Grundeinkommen

Wesentliches Merkmal aller Konzepte, die unter der Bezeichnung des G.s zusammengefasst werden können, ist ein Rechtsanspruch auf die Auszahlung eines Einkommens für alle Bürger oder Einwohner einer bestimmten Gebietskörperschaft ohne weitere Voraussetzungen. Ein G. wird ohne Berücksichtigung der sonstigen Einkommens- oder Vermögensverhältnisse der Empfänger ausgezahlt und unterscheidet weder nach individueller Bedürftigkeit, noch nach vorhergehender und aktueller Beschäftigung der Empfänger oder der Bereitschaft der Empfänger, in Zukunft eine Beschäftigung aufzunehmen. Die Befürworter eines G.s verstehen die entsprechende Auszahlung voraussetzungs- und bedingungslos als allgemeines Menschenrecht oder allgemeines Bürger- bzw. Einwohnerrecht der betreffenden Gebietskörperschaft.

1. Unterschiedliche Zielsetzungen und Visionen

Die Idee des G.s, in Deutschland üblicherweise bedingungsloses G. oder Bürgergeld genannt, lässt sich bis ins 18. Jh. zurückverfolgen. Das Grundkonzept des G.s erfreut sich in unterschiedlichsten Kreisen und weltweit großer Attraktivität, wobei sich die einzelnen Ausprägungen der diskutierten Modelle stark voneinander unterscheiden.

Wirtschafts-liberale Befürworter streben mit Hilfe der Vorschläge an, die Wirtschaft im Allgemeinen und den Arbeitsmarkt im Besonderen von der Belastung sozialpolitisch motivierter Beiträge und arbeitnehmerschutzpolitisch motivierter Regulierungen zu lösen, um wirtschaftliche Dynamik zu entfachen.
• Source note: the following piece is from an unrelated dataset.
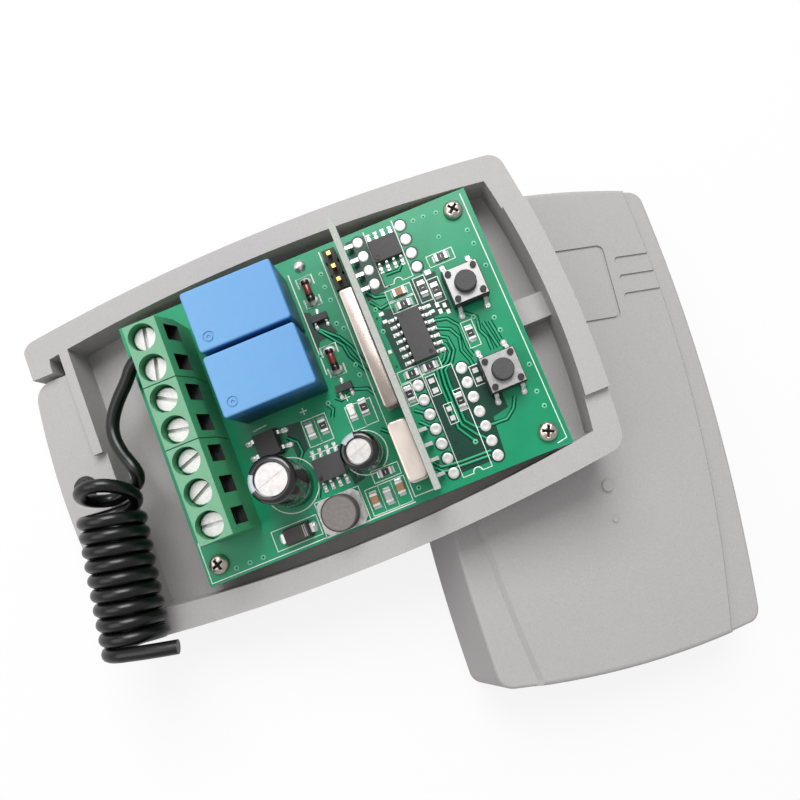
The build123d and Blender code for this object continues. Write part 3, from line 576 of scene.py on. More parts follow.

Ihnen geht es vor allen Dingen um eine Ablösung der als bürokratisch (Bürokratie) und ineffizient betrachteten sozialpolitischen Aktivitäten in den vorherrschenden Systemen durch ein einfaches, transparentes und schlankes System einer Grundabsicherung. Sozialpolitisch-humanistisch geprägte Marktkritiker hingegen sehen in ihren breit angelegten Gesellschaftsentwürfen, die meist neben dem G. noch weitere grundlegende Veränderungen beinhalten, die historische Chance, die Abhängigkeit großer Teile der Bevölkerung vom Zwang zur Erwerbsarbeit zu beenden u. a., marktunabhängige Verteilungsmechanismen zu etablieren. Ihnen geht es in erster Linie um die Befreiung der in den heutigen sozialpolitischen Systemen durch die Selbsthilfeverpflichtung (Zwang zur Annahme „zumutbarer“ Erwerbsarbeit) als fremdbestimmt empfundenen Bürger und die Abschaffung der als entwürdigend und verletzend verstandenen Bedürftigkeitsprüfungen.

Neue Aufmerksamkeit gewinnt das G. zu Beginn des 21. Jh. aufgrund der vielfach erwarteten Veränderung durch umfassende Digitalisierungsprozesse (Digitalisierung). Viele Befürworter eines G.s befürchten, dass große Bevölkerungsanteile vom Erwerbsarbeitsmarkt oder jedenfalls von sozialversicherungspflichtiger Beschäftigung ausgeschlossen werden könnten. Daher werde eine Neuausrichtung der sozialpolitischen Absicherung unumgänglich, um nicht große Bevölkerungsteile verarmen zu lassen. Andere Vertreter der Idee begrüßen die Digitalisierung der Produktion und die Einführung eines G.s als zwei Seiten derselbe Medaille, die den alten Menschheitstraum wahr werden lässt, von der Last der Erwerbsarbeit befreit zu werden.

2. Ausgestaltung und Höhe

Während ein G. in Form einer Sozialdividende (Juliet Rhys-Williams) unabhängig vom Steuersystem regelmäßig ausgezahlte Beträge beinhaltet, sehen Modelle des G.s in Form einer negativen Einkommensteuer (Milton Friedman) ggf. Verrechnungen des G.s mit positiven Steuerschuldbeträgen vor.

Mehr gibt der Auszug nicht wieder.